The grading of the dirt mounds, which greatly improves the center’s visibility from Furys Ferry and Baston roads, was a condition of Earth Fare’s lease. (I wonder why the previous anchor tenant, Winn-Dixie, never made that request?) The shopping center’s owner worked with Georgia Power to relocate the power lines on the hills so that bulldozing could commence.


Now that the land is flat, the outparcels are being actively marketed to prospective tenants. Based on the traffic Earth Fare is drawing, I wouldn’t expect those parcels to remain empty for long.

LAST GASP: Scott Giboney, at RedWolf, wanted to make sure all the members of the Augusta Advertising Federation dropped off their submissions for the 2007 Addy Awards by Friday. He’s at 1005 Broad St., Suite 301.

* American audiences disagree: Dude, Where’s My Car? had a U.S. box office gross of $46.7 million compared to Amelie’s $33.2 million. Mon Dieu!

Submitted by pschiff on January 06, 2008 - 11:31 PM.
Of course the Chinese can do without our consumption; it’s Americans who can not do without Chinese production.

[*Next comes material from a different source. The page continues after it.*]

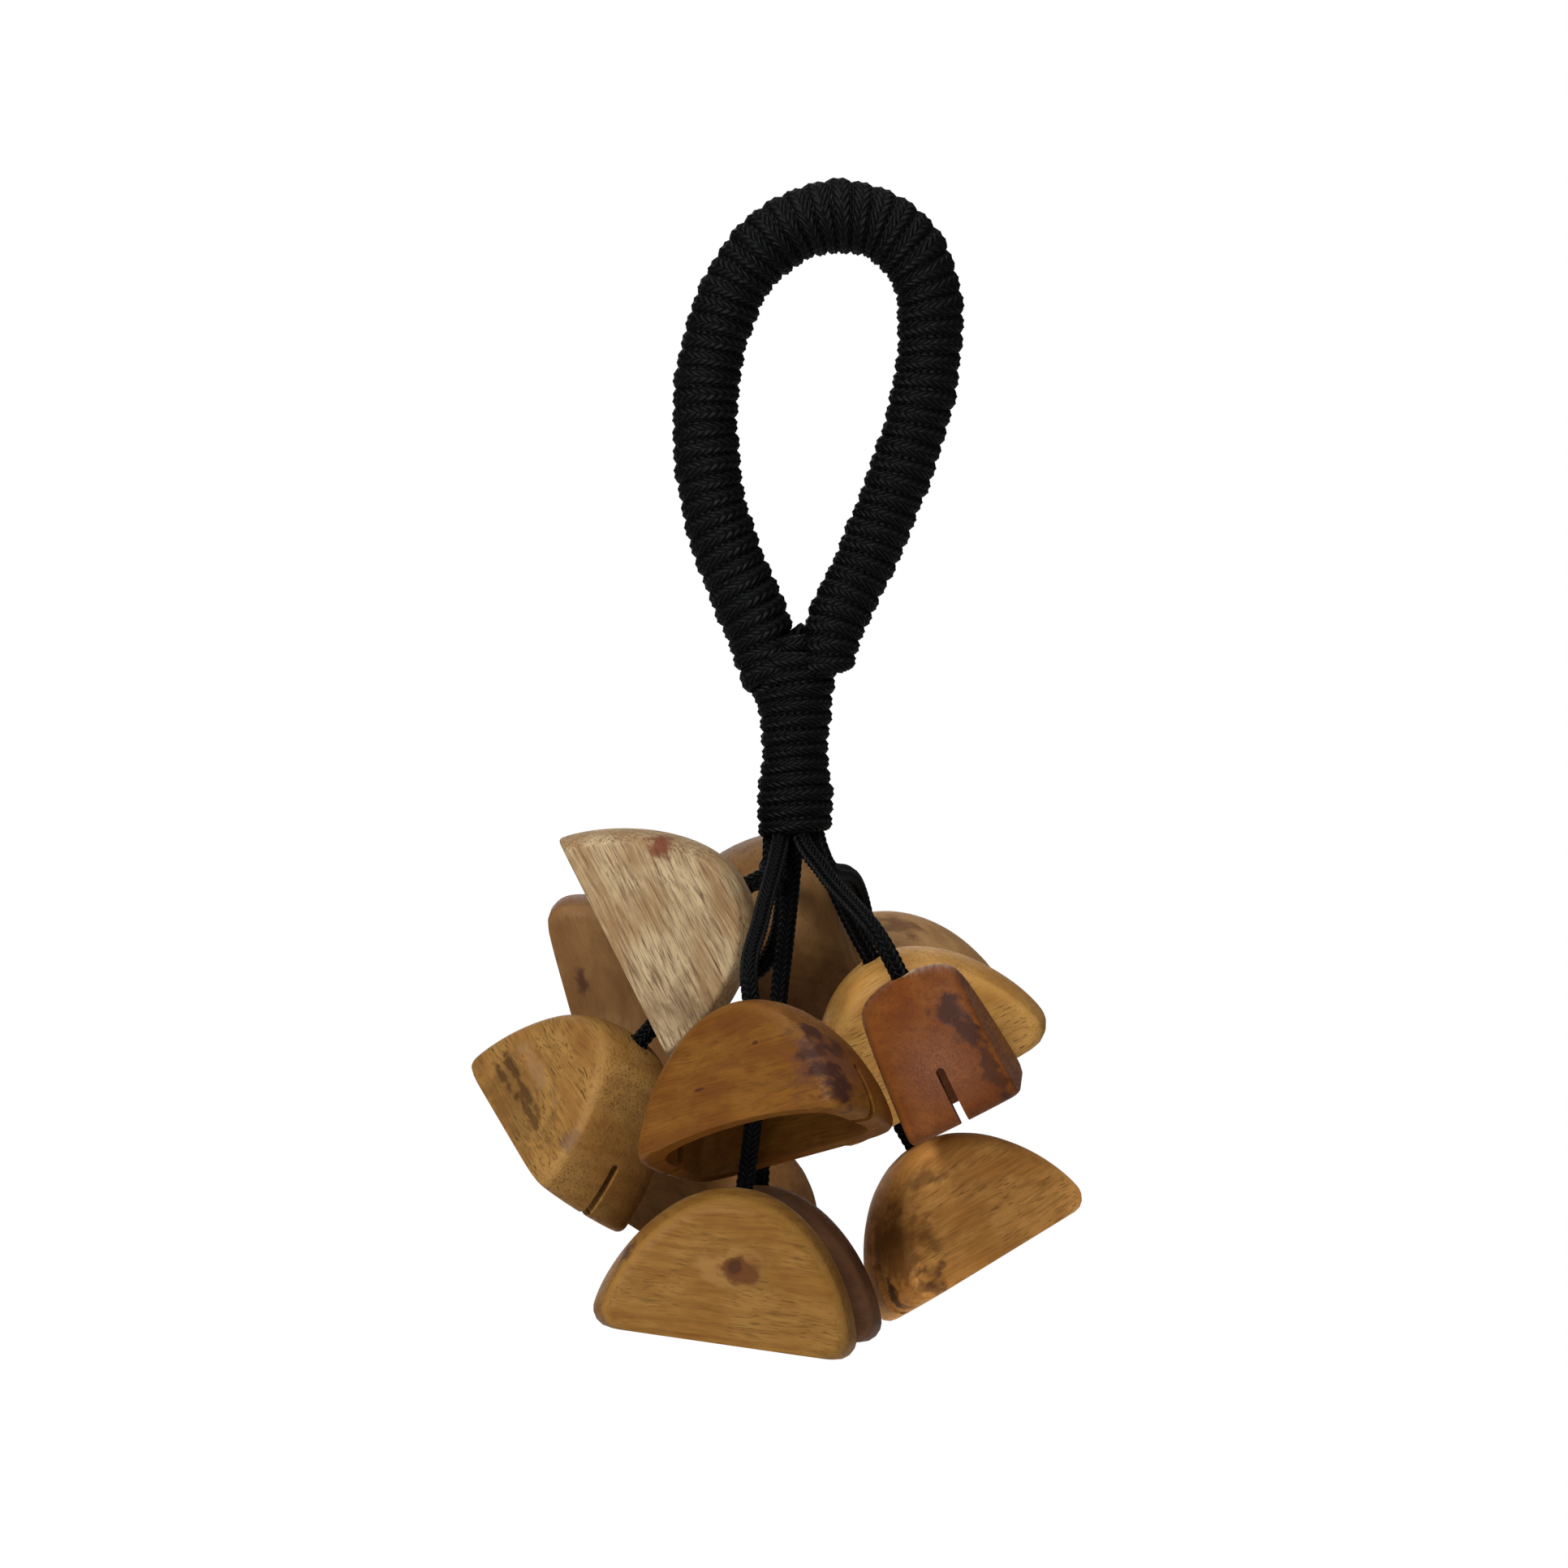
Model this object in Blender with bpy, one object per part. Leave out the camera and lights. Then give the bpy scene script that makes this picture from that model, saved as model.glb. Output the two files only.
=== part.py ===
"""A hanging hand shaker: carved wooden shells knotted on cords below a cord-wrapped loop.

The origin is the inside top of the loop, where a hook or a peg carries it. +Z is up and -Y is the front.
"""

import math

import bmesh
import bpy
from mathutils import Euler, Matrix, Vector

MM = 0.001

# Clearances between separate pieces
GAP = 0.3 * MM
HOLE_CLEARANCE = 0.45 * MM

# The cords that carry the shells
CORD_DIAMETER = 4.6 * MM
CORD_POINT_SPACING = 9.0 * MM
CORD_LEAD = 5.0 * MM
KNOT_DIAMETER = 9.6 * MM
KNOT_HEIGHT = 9.0 * MM

# The wrapped loop and neck
WRAP_PITCH = 4.6 * MM
WRAP_GROOVE = 0.8 * MM
WRAP_THICKNESS = 2.6 * MM
WRAP_SIDES = 12
LOOP_RADIUS = 8.3 * MM
LOOP_TOP_SWELL = 1.2 * MM
LOOP_END_RADIUS = 7.0 * MM
LOOP_END_TAPER = 9.0 * MM
NECK_RADIUS = 9.3 * MM
NECK_TOP = -106.4 * MM
NECK_LENGTH = 38.1 * MM
NECK_X = -11.3 * MM
MOUTH_RING_RADIUS = 5.9 * MM

# The centre line of the loop, from the neck up its left arm, over the top and down its right arm
LOOP_ROUTE = [
    (-17.6, 0.0, -105.6),
    (-19.6, 0.0, -97.5),
    (-23.2, 0.0, -88.0),
    (-26.9, 0.0, -79.3),
    (-30.0, 0.0, -70.5),
    (-32.7, 0.0, -58.8),
    (-33.9, 0.0, -46.5),
    (-33.5, 0.0, -32.2),
    (-30.3, 0.0, -17.8),
    (-24.2, 0.0, -4.5),
    (-13.6, 0.0, 5.6),
    (0.0, 0.0, 9.5),
    (11.6, 0.0, 6.5),
    (19.6, 0.0, -1.8),
    (22.7, 0.0, -12.2),
    (22.7, 0.0, -22.5),
    (21.3, 0.0, -34.2),
    (18.5, 0.0, -45.4),
    (14.0, 0.0, -58.8),
    (9.4, 0.0, -70.5),
    (4.9, -0.8, -81.0),
    (-0.3, -2.4, -91.6),
    (-2.6, -3.2, -99.0),
    (-3.3, -3.2, -105.6),
]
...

Once the Chinese government allows they yuan to rise and the dollar to collapse, per capita income in china will explode. With their new found purchasing power the Chinese will finally be able to afford to consume their own production. Americans, stuck holding depreciated U.S. dollars, will no longer be able to compete with wealthier Chinese consumers, as a stronger yuan finally allows Chinese consumers to outbid their American counterparts. True purchasing power comes from production and rightfully resides with those dong the producing. However, due to the misguided monetary policies of the Chinese government, the Chinese people have effectively loaned their purchasing power to us. Soon they will reclaim it for themselves, and our days of riding on China’s economic gravy train will come to a screeching halt. You need to re-read my book, as I thought I did a pretty good job of explaining this concept. Anyway, thanks for the plug and my regards to your mother-in-law.

Submitted by stevemarb on January 08, 2008 - 11:09 AM.
It is an interesting concept, however if that happens, then we will shift from a service economy more to a manufacturing economy, as we once were, since our labor will be cheap again. Then our "stuff" will be cheaper than China's "stuff", and the trade deficit will be solved. Don't get me wrong, we would not be as wealthy in the world economy with a weak dollar, but it is somewhat of a self-correcting condition. No doubt, we are headed for harder times with over 9 trillion in debt. The book sounds like an interesting read.

Submitted by rgranfeldt on January 08, 2008 - 7:26 AM.
I was also told by someone at Earth Fare that the dirt removal was a condition of their lease and that Walgreens was to be built there.

Submitted by ManyArrows on January 08, 2008 - 3:53 PM.
Another excellent book is Empire of Debt: The Rise of an Epic Financial Crisis by Bill Bonner and Addison Wiggin. Stevemarb is entirely too dismissive of the looming crisis. An economy does not just turn on a dime back into manufacturing as the typical design-to-production cycle is 36 to 60 months. The scenario that Peter Schiff describes means that US labor falls in value to near equilibrium with the Chinese, a very sobering concept indeed. Keynesian economics was OK as long as fairly responsible men controlled the US financial system. Alas, that has no longer been the case since 1998 and the excesses are beyond the capability of the common man to comprehend and perhaps the financiers to remedy.